## Request
Reproduce the span that opens at the line containing "if empty is" and closes at the line containing "obj.matrix_parent_inverse = Matrix.Identity(4)", both lines included, without alteration and without any other line.
<<<<
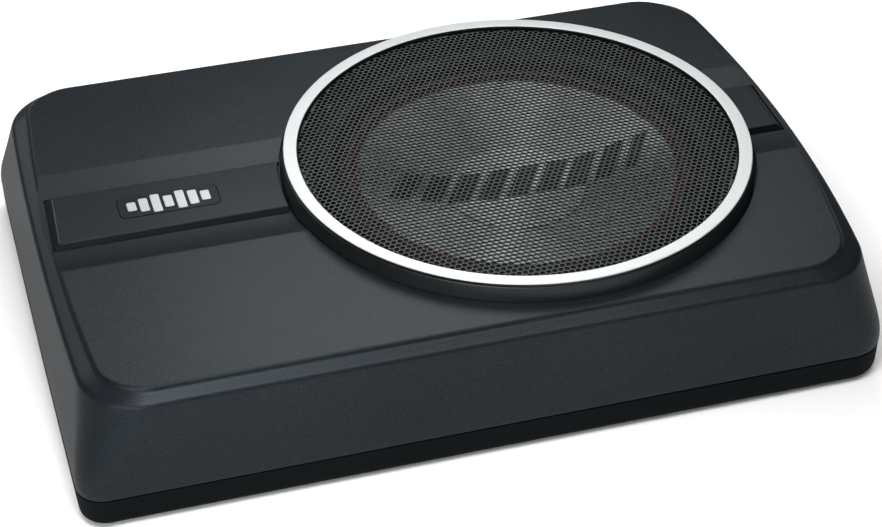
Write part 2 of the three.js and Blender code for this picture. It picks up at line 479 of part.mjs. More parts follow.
RCA_X.forEach((x, i) => put(panel, i ? 'rca_jack_right' : 'rca_jack_left', latheY(x, LOW_Z, [[0, BACK], [4.6, BACK], [4.6, 105.1], [5.6, 105.1], [5.6, 106.6],
  [4.15, 106.6], [4.15, 113.4], [3.5, 113.4], [3.5, 112.4], [1.7, 112.4], [1.7, 104], [0, 104]], 14), M.gold));
{ // fuse holder and pull-out blade fuse
  const hx0 = FUSE.x - FUSE.w / 2, hx1 = FUSE.x + FUSE.w / 2;
  let h = box(hx0, hx1, BACK, 108, HIGH_Z - FUSE.h / 2, HIGH_Z + FUSE.h / 2);
  h = cut(h, box(FUSE.x - 10, FUSE.x + 10, 103, 109, HIGH_Z - 2.9, HIGH_Z + 2.9));
  let f = box(FUSE.x - 9.6, FUSE.x + 9.6, 103.3, 111.5, HIGH_Z - 2.5, HIGH_Z + 2.5);
  for (const side of [-1, 1]) {
    const x = FUSE.x + side * 6.7;
    h = cut(h, box(x - 3.0, x + 3.0, 95.2, 104, HIGH_Z - 0.8, HIGH_Z + 0.8));
    f = join(f, box(x - 2.6, x + 2.6, 96, 104, HIGH_Z - 0.4, HIGH_Z + 0.4));
  }
  f = cut(f, box(FUSE.x - 4, FUSE.x + 4, 109.5, 112, HIGH_Z - 3, HIGH_Z - 1.5), box(FUSE.x - 4, FUSE.x + 4, 109.5, 112, HIGH_Z + 1.5, HIGH_Z + 3));
  put(panel, 'fuse_holder', h, M.socket);
  put(panel, 'blade_fuse', f, M.fuse);
}
put(panel, 'power_led', latheY(LED_X, HIGH_Z, [[0, BACK], [1.55, BACK], [1.55, 105.2], [1.2, 106.0], [0, 106.4]], 12), M.lens);
put(panel, 'phase_switch_body', cut(box(SWITCH.x - 7, SWITCH.x + 7, BACK, PANEL.y0 - GAP, HIGH_Z - 3.5, HIGH_Z + 3.5),
  box(SWITCH.x - 4.3, SWITCH.x + 4.3, 98.4, 104, HIGH_Z - 2.0, HIGH_Z + 2.0)), M.part);
put(panel, 'phase_switch_slider', box(SWITCH.x - 4, SWITCH.x, 98.8, 107.4, HIGH_Z - 1.7, HIGH_Z + 1.7), M.knob);
POT_X.forEach((x, i) => {
  const name = i ? 'level' : 'lowpass';
  put(panel, `${name}_pot`, join(box(x - 4.8, x + 4.8, BACK, 101.6, HIGH_Z - 4.8, HIGH_Z + 4.8), cylY(x, HIGH_Z, 2.8, 100, 110, 14)), M.steel);
  let k = latheY(x, HIGH_Z, [[3.15, KNOB.y0], [KNOB.r, KNOB.y0], [KNOB.r, KNOB.y1 - 0.8], [KNOB.r - 0.8, KNOB.y1], [0, KNOB.y1], [0, 110.4], [3.15, 110.4], [3.15, KNOB.y0]], 16);
  k = cut(k, box(x - 0.45, x + 0.45, KNOB.y1 - 0.5, KNOB.y1 + 2, HIGH_Z + 1.2, HIGH_Z + KNOB.r + 1));
  put(panel, `${name}_knob`, k, M.knob);
});

export default root;
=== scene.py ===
import math

import bmesh
import bpy
import numpy as np
from mathutils import Matrix, Vector


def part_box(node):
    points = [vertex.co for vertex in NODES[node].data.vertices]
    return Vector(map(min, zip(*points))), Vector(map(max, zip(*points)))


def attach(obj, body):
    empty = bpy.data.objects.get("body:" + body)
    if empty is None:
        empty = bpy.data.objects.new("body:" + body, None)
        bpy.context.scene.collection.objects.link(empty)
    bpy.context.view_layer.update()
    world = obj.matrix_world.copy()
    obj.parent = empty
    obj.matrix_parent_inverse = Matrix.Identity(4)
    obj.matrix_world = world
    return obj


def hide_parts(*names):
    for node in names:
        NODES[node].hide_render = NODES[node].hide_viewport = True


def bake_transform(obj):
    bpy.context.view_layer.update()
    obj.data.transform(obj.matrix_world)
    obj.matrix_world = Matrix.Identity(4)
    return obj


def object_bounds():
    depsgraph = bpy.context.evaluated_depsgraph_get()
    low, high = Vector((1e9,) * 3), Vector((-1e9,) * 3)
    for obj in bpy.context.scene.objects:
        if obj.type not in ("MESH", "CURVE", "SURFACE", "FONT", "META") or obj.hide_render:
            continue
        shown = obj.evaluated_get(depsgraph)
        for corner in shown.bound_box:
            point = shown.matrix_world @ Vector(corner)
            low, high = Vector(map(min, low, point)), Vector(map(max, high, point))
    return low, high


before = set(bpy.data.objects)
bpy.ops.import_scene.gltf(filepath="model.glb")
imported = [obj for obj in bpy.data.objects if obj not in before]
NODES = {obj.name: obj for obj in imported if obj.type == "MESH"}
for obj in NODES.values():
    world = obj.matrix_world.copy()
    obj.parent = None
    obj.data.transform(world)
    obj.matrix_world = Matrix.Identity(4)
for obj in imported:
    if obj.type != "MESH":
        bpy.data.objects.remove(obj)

MM = 0.001
CAD_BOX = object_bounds()
COLL = bpy.context.scene.collection


def centre(node):
    lo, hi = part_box(node)
    return (lo + hi) / 2


# --------------------------------------------------------------------------- camera
# the viewing angle of the reference view, in the row frame
YAW, PITCH = math.radians(16.23), math.radians(37.20)
fwd = Vector((math.sin(YAW) * math.cos(PITCH), math.cos(YAW) * math.cos(PITCH), -math.sin(PITCH)))
right = Vector((math.cos(YAW), -math.sin(YAW), 0.0))
up = right.cross(fwd)
cam_data = bpy.data.cameras.new("camera")
cam_data.sensor_width = 36.0
cam_data.lens = 94.09
cam_data.clip_start = 0.01
cam = bpy.data.objects.new("camera", cam_data)
COLL.objects.link(cam)
rot = Matrix((right, up, -fwd)).transposed().to_4x4()
cam.matrix_world = Matrix.Translation(Vector((-0.21794, -0.77412, 0.62144))) @ rot
bpy.context.scene.camera = cam

RING_C = centre("grille_ring")          # centre of grille and driver
CX, CY = RING_C.x / MM, RING_C.y / MM   # in millimetres

# --------------------------------------------------------------------------- mesh tools


def mesh_object(name, verts, faces):
    me = bpy.data.meshes.new(name)
    me.from_pydata([(float(x) * MM, float(y) * MM, float(z) * MM) for x, y, z in verts], [], faces)
    me.update()
    ob = bpy.data.objects.new(name, me)
    COLL.objects.link(ob)
    bm = bmesh.new()
    bm.from_mesh(me)
    bmesh.ops.recalc_face_normals(bm, faces=bm.faces)
    bm.to_mesh(me)
    bm.free()
    return ob


def apply_mods(ob):
    bpy.context.view_layer.update()
    dg = bpy.context.evaluated_depsgraph_get()
    me = bpy.data.meshes.new_from_object(ob.evaluated_get(dg))
    ob.modifiers.clear()
    old = ob.data
    ob.data = me
    bpy.data.meshes.remove(old)
    me.name = ob.name
    return ob


def remove(ob):
    me = ob.data
    bpy.data.objects.remove(ob)
    bpy.data.meshes.remove(me)


def boolean(ob, tools, operation="DIFFERENCE"):
    for tool in tools:
        m = ob.modifiers.new("b", "BOOLEAN")
        m.operation = operation
        m.solver = "EXACT"
        m.object = tool
        apply_mods(ob)
        remove(tool)
    return ob


def tidy(ob, dist=0.004):
    bm = bmesh.new()
    bm.from_mesh(ob.data)
    bmesh.ops.remove_doubles(bm, verts=bm.verts, dist=dist * MM)
    bmesh.ops.dissolve_degenerate(bm, edges=bm.edges, dist=dist * MM)
    bm.to_mesh(ob.data)
    bm.free()
    return ob


def bevel(ob, width, segments=2, angle=35, weighted=True):
    m = ob.modifiers.new("bevel", "BEVEL")
    m.width = width * MM
    m.segments = segments
    m.limit_method = "ANGLE"
    m.angle_limit = math.radians(angle)
    m.use_clamp_overlap = True
    m.miter_outer = "MITER_ARC"
    apply_mods(ob)
    return ob


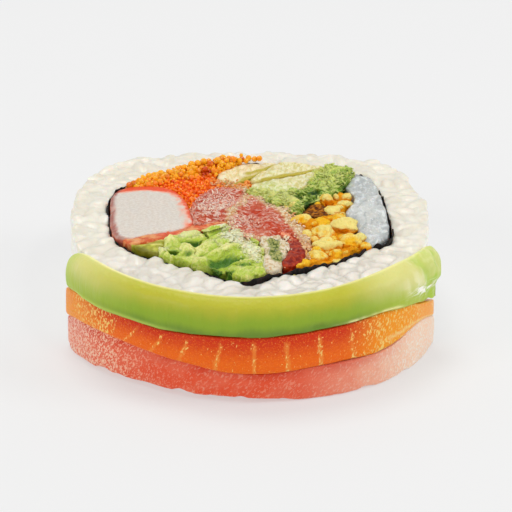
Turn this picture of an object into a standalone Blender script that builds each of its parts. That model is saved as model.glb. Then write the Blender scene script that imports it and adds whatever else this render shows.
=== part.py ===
"""A slice of futomaki, standing on one cut face with the other cut face up.

Pressed rice rings a loop of nori, and the nori is packed with sticks and heaps of filling that run
from one cut face to the other. Three toppings, avocado, salmon and tuna, wrap the front half of the
rice one above the other. Metres, +Z up, and -Y is the dressed front.
"""

import math
import random
from dataclasses import dataclass

import bmesh
import bpy
from mathutils import Matrix, Vector, noise

MM = 0.001
SLICE_HEIGHT = 17.2 * MM
GAP = 0.3 * MM
SEED = 7

NORI_THICKNESS = 0.5 * MM
NORI_LAP = 9 * MM
NORI_PROUD_BACK = 0.15 * MM
NORI_PROUD_FRONT = 0.75 * MM

GRAIN_AXES = (2.6 * MM, 1.25 * MM, 1.1 * MM)
GRAIN_SPACING_TOP = 3.8 * MM
GRAIN_SPACING_SIDE = 4.6 * MM
GRAIN_PROUD = 0.9 * MM
GRAIN_TILT = 0.25
RICE_CORE_DROP = 0.45 * MM
RICE_CORE_INSET = 0.5 * MM

ROE_RADIUS = 0.6 * MM
ROE_SPACING = 1.75 * MM
ROE_PILE = 2 * MM
ROE_PILE_REACH = 2.6 * MM
CRUMB_SPACING = 2.7 * MM
CROWN_REACH = 1.2 * MM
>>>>
## Solution below
    if empty is None:
        empty = bpy.data.objects.new("body:" + body, None)
        bpy.context.scene.collection.objects.link(empty)
    bpy.context.view_layer.update()
    world = obj.matrix_world.copy()
    obj.parent = empty
    obj.matrix_parent_inverse = Matrix.Identity(4)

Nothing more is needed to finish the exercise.